Ma l’economia da sola oggi non basta a spiegare questa debolezza interna di Obama. Ci sono infatti altri due limiti molto più radicati nel carattere stesso di questo presidente. Dai suoi interventi, dai suoi atteggiamenti, dal rifiuto di parlare per 54 giorni con le ”aziende”, con i protagonisti del settore dopo lo ”spill”, dal diktat imposto alla Bp (soprattutto in materia di dividendi) abbiamo avuto la conferma che il sentimento di Obama è uno dei più ”antibusiness” che abbiamo mai visto alla Casa Bianca negli ultimi 50 anni. Due giorni fa Ivan Seidenberg, il Ceo di Verizon e presidente della Business Roundtable, una delle più grandi associazioni industriali americane, lo ha persino formalizzato in una dichiarazione scritta.
Sul fronte internazionale poi, la gestione della crisi con la Turchia, un alleato dell’Occidente alla deriva verso il Medio Oriente, conferma che troppo spesso il presidente manca di polso, non ha il coraggio di giocare d’anticipo, dà l’impressione di essere incerto e confuso quando si tratta di andare controcorrente. Essere antibusiness e non avere polso non sono due cose da poco. Gli americani non sono per natura – antibusiness”, e in politica estera preferiscono essere temuti e rispettati piuttosto che amati e ignorati. Ma Obama impara sul campo.

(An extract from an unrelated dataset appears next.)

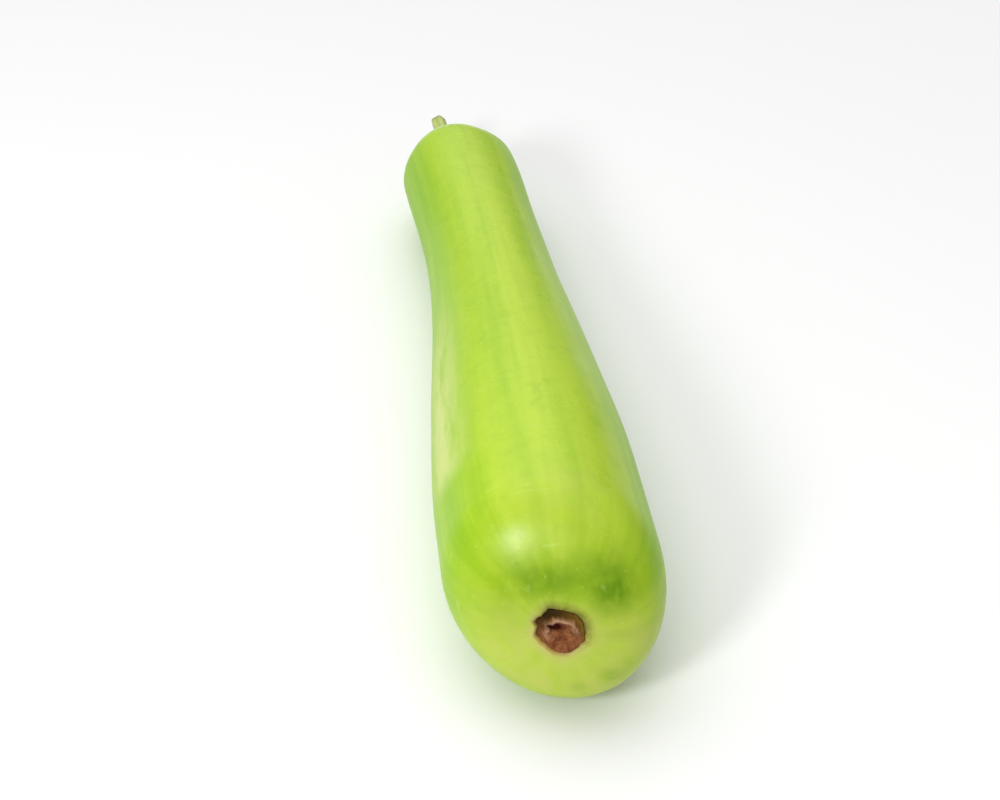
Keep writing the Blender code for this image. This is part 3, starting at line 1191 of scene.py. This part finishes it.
@dataclass(frozen=True)
class Lamp:
    """One soft area lamp, aimed at a point over the gourd."""

    name: str
    place: tuple[float, float, float]
    size: tuple[float, float]
    power: float
    aim: tuple[float, float, float] = (0.0, 0.0, 0.04)

    def build(self) -> None:
        """Adds the lamp to the scene."""
        light = bpy.data.lights.new(self.name, "AREA")
        light.shape = "RECTANGLE"
        light.size, light.size_y = self.size
        light.energy = self.power
        lamp = bpy.data.objects.new(self.name, light)
        lamp.location = self.place
        lamp.rotation_euler = (Vector(self.aim) - Vector(self.place)).to_track_quat("-Z", "Y").to_euler()
        bpy.context.scene.collection.objects.link(lamp)


@dataclass(frozen=True)
class Glow:
    """A soft white dome of light: brightest along its axis, and the narrower the higher its power."""

    axis: tuple[float, float, float]
    power: float
    strength: float


@dataclass
class Studio:
    """A plain white floor, soft light and the camera, all placed from the gourd."""

    paper: PaperFinish
    floor_size: float = 40.0
    elevation: float = 39.09
    azimuth: float = -6.26
    lens: float = 60.0
    eye_offset: tuple[float, float, float] = (-0.0725, -0.4348, 0.4724)
    sky: tuple[Glow, ...] = (
        Glow((0.0, 0.0, 1.0), 1.0, 0.605),
        Glow((-0.1, 0.6, 0.79), 4.0, 1.70),
    )
    lamps: tuple[Lamp, ...] = (
        Lamp("key_softbox", (-0.77, -0.85, 0.75), (0.25, 0.29), 6.4),
        Lamp("fill_softbox", (-0.41, -1.00, 1.01), (0.35, 0.28), 1.0),
    )

    def floor(self) -> None:
        """Lays a wide floor of matt white paper under the gourd."""
        work = bmesh.new()
        bmesh.ops.create_grid(work, x_segments=1, y_segments=1, size=0.5 * self.floor_size)
        mesh = bpy.data.meshes.new("studio_floor")
        work.to_mesh(mesh)
        work.free()
        mesh.materials.append(self.paper.material())
        floor = bpy.data.objects.new("studio_floor", mesh)
        bpy.context.scene.collection.objects.link(floor)

    def light(self) -> None:
        """Adds the lamps and a sky of soft white domes, and shows their light as it is."""
        for lamp in self.lamps:
            lamp.build()
        world = bpy.data.worlds.new("studio_sky")
        world.use_nodes = True
        tree = world.node_tree
        view = add_node(tree, "ShaderNodeTexCoord")
        total = 0.0
        for glow in self.sky:
            inputs = {0: view.outputs["Generated"], 1: glow.axis}
            along = add_node(tree, "ShaderNodeVectorMath", inputs, operation="DOT_PRODUCT")
            front = add_node(tree, "ShaderNodeMath", {0: along.outputs["Value"], 1: 0.0}, operation="MAXIMUM")
            lobe = add_node(tree, "ShaderNodeMath", {0: front.outputs[0], 1: glow.power}, operation="POWER")
            inputs = {0: lobe.outputs[0], 1: glow.strength, 2: total}
            total = add_node(tree, "ShaderNodeMath", inputs, operation="MULTIPLY_ADD").outputs[0]
        tree.links.new(total, tree.nodes["Background"].inputs["Strength"])
        tree.nodes["Background"].inputs["Color"].default_value = linear("FFFFFF")
        bpy.context.scene.world = world
        bpy.context.scene.view_settings.view_transform = "Standard"

    def camera(self, near_end: Vector) -> None:
        """Sets the camera over the blossom end, looking down along the gourd.

        Args:
            near_end: The middle of the blossom end.
        """
        turn, rise = math.radians(self.azimuth), math.radians(self.elevation)
        forward = Vector((-math.sin(turn) * math.cos(rise), math.cos(turn) * math.cos(rise), -math.sin(rise)))
        eye = bpy.data.cameras.new("camera")
        eye.lens = self.lens
        eye.clip_start = 0.01
        camera = bpy.data.objects.new("camera", eye)
        camera.location = near_end + Vector(self.eye_offset)
        camera.rotation_euler = forward.to_track_quat("-Z", "Y").to_euler()
        bpy.context.scene.collection.objects.link(camera)
        bpy.context.scene.camera = camera


def main() -> None:
    """Builds the gourd's three pieces and the studio, in order."""
    logging.basicConfig(level=logging.INFO, format="%(name)s: %(message)s")
    growth, pit = Growth(), Pit()
    lie = Lie(growth)
    makers = (
        Fruit(growth, pit, SkinFinish()),
        BlossomScar(growth, pit, CorkFinish()),
        Stalk(growth, StalkFinish()),
    )
    for maker in makers:
        piece = maker.build(lie)
        LOG.info("%s: %d faces", piece.name, len(piece.data.polygons))
    studio = Studio(PaperFinish())
    studio.floor()
    studio.light()
    studio.camera(lie.matrix @ Vector((0.0, 0.0, 0.0)))


if __name__ == "__main__":
    main()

Con l’affare McChrystal si è accorto che il decisionismo paga più del gesto magnanimo. Presto si accorgerà che il dialogo con il mondo degli affari è più importante del confronto. Anche per l’opinione pubblica. Intanto, nonostante il pessimismo estremo di ieri di Karl Rove sul Wall Street Journal, qualche segnale in arrivo dal gioco al rilancio per Obama c’è: i sondaggi medi di Real Clear Politics lo danno attorno al 48%. Un paio di mesi fa era al 41-44 per cento.